As Scott Howson and Ethan Moreau have shown us, there'll always be a market for a guy with a bit of jam on his crust even if his best days are so far behind him you'd need a jet to get back. Derek Boogaard's accountant could explain at length how toughness and truculence get paid far more than they're actually worth. Stortini's combination of both of these attributes, alongside his non-trivial hockey playing ability, starts to look diabolically good by comparison. Let's hope that nobody ever figures out the true value of these sorts of players.

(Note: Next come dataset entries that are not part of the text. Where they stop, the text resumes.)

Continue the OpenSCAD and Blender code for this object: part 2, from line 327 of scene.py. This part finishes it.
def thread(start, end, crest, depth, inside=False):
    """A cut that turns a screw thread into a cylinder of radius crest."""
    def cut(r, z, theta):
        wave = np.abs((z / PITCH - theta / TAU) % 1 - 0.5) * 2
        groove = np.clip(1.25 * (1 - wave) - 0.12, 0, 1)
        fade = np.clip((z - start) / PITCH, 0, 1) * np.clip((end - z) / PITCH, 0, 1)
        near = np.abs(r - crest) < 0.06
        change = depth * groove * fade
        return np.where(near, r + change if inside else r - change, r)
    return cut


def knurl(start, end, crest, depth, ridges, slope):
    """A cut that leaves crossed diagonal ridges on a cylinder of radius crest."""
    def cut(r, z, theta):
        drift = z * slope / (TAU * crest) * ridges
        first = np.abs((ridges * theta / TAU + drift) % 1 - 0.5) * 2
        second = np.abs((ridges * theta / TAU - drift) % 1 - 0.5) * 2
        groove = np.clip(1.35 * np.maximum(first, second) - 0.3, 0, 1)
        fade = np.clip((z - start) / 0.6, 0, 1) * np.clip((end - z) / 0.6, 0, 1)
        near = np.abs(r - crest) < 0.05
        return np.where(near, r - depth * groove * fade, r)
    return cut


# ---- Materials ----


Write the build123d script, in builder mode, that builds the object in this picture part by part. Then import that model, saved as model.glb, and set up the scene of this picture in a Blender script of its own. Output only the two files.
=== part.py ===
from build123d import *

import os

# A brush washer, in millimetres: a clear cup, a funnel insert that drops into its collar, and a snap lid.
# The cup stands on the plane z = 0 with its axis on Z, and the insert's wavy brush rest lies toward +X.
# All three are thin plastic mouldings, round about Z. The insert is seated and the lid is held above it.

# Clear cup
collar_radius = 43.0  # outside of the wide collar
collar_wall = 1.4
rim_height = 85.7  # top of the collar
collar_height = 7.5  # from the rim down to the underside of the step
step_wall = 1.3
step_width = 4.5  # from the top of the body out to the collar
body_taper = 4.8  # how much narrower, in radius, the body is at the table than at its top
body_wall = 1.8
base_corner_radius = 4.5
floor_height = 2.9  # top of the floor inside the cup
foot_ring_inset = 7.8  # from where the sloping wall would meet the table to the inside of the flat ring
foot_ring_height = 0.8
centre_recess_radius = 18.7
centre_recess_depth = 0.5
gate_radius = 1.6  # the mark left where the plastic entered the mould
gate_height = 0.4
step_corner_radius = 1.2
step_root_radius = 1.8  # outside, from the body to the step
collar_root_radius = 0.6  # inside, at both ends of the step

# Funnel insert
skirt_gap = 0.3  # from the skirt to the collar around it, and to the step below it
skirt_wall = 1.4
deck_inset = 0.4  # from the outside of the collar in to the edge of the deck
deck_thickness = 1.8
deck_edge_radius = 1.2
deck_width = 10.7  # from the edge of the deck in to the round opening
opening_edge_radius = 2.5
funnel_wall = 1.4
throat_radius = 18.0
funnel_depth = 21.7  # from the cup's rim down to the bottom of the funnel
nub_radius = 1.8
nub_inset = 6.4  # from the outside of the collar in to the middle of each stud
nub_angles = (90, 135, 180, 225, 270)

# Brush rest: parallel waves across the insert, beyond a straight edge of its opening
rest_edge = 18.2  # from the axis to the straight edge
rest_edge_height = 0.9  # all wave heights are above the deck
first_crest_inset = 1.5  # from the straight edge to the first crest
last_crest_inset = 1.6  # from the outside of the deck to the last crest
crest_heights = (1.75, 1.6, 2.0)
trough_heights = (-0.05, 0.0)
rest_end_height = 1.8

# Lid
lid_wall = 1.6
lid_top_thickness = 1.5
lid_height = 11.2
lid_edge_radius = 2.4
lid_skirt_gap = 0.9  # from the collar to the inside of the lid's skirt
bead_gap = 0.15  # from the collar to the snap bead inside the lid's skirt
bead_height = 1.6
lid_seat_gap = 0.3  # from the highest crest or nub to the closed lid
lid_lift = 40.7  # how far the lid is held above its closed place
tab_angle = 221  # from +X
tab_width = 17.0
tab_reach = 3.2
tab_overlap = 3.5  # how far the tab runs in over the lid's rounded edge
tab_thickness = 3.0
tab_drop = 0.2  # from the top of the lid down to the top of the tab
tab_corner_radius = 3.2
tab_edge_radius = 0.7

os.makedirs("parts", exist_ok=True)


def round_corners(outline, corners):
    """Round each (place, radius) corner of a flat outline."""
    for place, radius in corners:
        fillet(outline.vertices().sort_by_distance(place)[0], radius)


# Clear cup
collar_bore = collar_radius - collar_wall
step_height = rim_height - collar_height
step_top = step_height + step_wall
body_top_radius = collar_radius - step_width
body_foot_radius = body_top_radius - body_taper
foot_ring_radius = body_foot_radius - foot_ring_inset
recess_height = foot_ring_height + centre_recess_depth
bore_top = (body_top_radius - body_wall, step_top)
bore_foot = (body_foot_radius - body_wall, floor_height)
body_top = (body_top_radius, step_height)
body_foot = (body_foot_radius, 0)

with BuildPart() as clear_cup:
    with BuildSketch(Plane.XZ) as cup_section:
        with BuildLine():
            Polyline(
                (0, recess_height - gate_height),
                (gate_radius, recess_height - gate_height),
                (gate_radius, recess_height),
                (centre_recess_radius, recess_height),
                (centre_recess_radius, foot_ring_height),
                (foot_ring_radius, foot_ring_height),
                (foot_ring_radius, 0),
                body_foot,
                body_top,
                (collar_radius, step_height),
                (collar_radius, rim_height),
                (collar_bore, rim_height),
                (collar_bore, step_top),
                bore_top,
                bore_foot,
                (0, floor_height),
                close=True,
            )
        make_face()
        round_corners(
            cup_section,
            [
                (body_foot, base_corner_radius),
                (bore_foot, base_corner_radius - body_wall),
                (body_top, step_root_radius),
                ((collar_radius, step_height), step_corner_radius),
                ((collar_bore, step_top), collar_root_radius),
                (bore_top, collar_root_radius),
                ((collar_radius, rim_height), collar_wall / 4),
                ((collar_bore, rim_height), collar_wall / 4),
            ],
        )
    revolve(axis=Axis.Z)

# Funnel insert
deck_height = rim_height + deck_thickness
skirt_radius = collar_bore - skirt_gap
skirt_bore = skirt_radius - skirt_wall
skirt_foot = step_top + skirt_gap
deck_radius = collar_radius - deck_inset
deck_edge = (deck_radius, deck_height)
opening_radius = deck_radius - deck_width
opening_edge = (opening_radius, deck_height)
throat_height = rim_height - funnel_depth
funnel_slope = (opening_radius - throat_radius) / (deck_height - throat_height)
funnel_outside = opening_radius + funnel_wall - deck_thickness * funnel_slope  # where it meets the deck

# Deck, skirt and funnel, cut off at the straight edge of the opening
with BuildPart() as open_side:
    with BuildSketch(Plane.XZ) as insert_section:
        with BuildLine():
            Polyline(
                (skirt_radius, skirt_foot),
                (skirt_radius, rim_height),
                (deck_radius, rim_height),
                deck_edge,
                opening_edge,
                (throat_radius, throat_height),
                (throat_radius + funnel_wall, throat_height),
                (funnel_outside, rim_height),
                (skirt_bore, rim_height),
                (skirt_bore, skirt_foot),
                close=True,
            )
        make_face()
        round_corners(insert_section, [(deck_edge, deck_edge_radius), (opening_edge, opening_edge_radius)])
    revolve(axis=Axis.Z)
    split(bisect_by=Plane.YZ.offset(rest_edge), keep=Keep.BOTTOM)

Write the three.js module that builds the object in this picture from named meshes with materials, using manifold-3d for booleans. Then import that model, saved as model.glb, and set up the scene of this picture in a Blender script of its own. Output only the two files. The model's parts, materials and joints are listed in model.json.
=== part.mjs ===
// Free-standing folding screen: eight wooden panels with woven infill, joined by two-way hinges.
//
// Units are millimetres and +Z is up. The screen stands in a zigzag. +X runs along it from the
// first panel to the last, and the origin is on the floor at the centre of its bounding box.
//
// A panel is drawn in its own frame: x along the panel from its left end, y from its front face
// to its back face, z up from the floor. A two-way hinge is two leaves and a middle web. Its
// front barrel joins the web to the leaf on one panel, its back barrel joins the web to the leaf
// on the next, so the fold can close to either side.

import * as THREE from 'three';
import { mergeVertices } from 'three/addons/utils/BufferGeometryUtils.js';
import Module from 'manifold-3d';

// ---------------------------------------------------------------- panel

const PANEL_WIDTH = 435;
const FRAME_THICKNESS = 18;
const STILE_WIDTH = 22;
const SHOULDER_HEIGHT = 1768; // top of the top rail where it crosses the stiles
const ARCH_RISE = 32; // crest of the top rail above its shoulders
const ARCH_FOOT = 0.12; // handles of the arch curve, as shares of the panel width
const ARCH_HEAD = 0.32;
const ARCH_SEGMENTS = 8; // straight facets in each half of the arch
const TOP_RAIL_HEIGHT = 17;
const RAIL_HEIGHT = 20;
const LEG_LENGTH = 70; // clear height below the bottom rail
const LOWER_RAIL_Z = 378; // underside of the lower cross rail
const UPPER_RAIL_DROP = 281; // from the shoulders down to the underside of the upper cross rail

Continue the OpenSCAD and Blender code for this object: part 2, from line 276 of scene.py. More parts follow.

Obviously, Stortini isn't as valuable as guys like Andrew Cogliano, Sam Gagner, or even Gilbert Brule. The potential of Jordan Eberle, Taylor Hall, and Magnus Paajarvi-Svensson also put them well ahead. But drop down a step, into that second rung of prospects where far more players will hit than miss. For every Shawn Horcoff there are many more Brian Swansons. Zack Stortini is already there, already competing, and already succeeding. Even if he does not get one lick better than he is today, in five years he'll certainly be more than the thirteenth-best player on this list. So that's why I'm ranking Zack so highly. The devil we know, in this case, is actually pretty good.